Steven Anderson was drunk when he passed out on a rural highway. He was wearing dark clothing and went to sleep on the dark road around 1:00 am. There were no street lights in the area, and he was lying where there is a bend in the road. Darryl Saunders was drunk when he came driving around that bend. When he finally saw Anderson lying in the road, Saunders swerved to avoid him, but it was too late. He ran over Anderson, and Anderson died. Saunders’ blood alcohol concentration was tested at .150. Is Saunders criminally responsible for killing Anderson?
No, according to the judge who heard this case in Manitoba, Canada. The prosecutor argued Saunders could have avoided the collision if he were sober, so his intoxication was a significant cause of Anderson’s death. In addition, the prosecutor claimed, police testified it was not uncommon for intoxicated people to pass out on the street, so Saunders should have been on guard for drunks sleeping on the road.
The judge disagreed. He said, “On the contrary, one can easily imagine a scenario where just such an accident may occur in these circumstances without any impairment of the driver.” The Judge went on to say, “Ultimately, while I believe Mr Saunders’ impairment…likely or probably was a contributing cause to the accident, I cannot conclude beyond a reasonable doubt that it in fact was a contributing cause, let alone a significant cause.” The judge found Saunders not guilty of causing Anderson’s death but convicted Saunders of drunk driving. A report of the case is on the website for the Winnipeg Sun.
This case would be approached a little differently if it occurred in Ohio. In Ohio, Saunders would be charged with Aggravated Vehicular Homicide. For him to be found guilty, the prosecution would have to prove he caused Anderson’s death as the proximate result of operating a vehicle under the influence of alcohol (or operating a vehicle with a prohibited blood alcohol concentration). The concept which appears to distinguish Canadian law from Ohio law is the concept of “causation”.

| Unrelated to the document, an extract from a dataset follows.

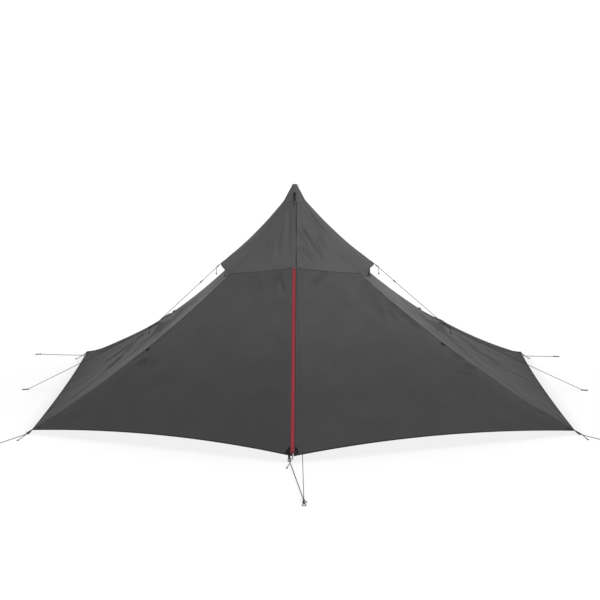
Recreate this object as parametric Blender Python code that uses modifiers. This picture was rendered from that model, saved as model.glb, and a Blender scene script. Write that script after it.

In the Canadian case, the prosecution had to prove the drunk driving was a “significant cause” of death. Based on the judge’s statement, it appears a “significant cause” is something more than a “contributing cause”.
In Ohio law, a contributing cause is enough. According to the Ohio Jury Instructions, “cause” means: “an act…which in a natural and continuous sequence directly produces the death, and without which it would not have occurred”. The Ohio Jury Instructions also say: “There may be one or more causes of an event. However, if a defendant’s act or failure to act was one cause, then the existence of other causes is not a defense.” Interestingly, the Ohio Jury Instructions do not define “proximate result”.
The Ohio law gives the prosecutor a stronger argument in a case like this. The prosecutor in the Saunders case had to convince the judge Saunders’ intoxication was more than just a contributing cause. In Ohio, being a contributing cause is enough because the fact that Anderson passed out on a dark curvy road is not a defense. Those circumstances are only an issue if the judge or jury is convinced intoxication was not a cause at all.
Should a defendant be found guilty if his conduct is a cause of death but not the only cause? This is a difficult question, and Ohio’s answer is “yes”. Given this answer, Ohio should revise the jury instructions to provide clearer guidance to the jury on the issue of causation. The instructions should define “proximate result” in this way: “but for the defendant’s intoxication, the death would not have occurred”.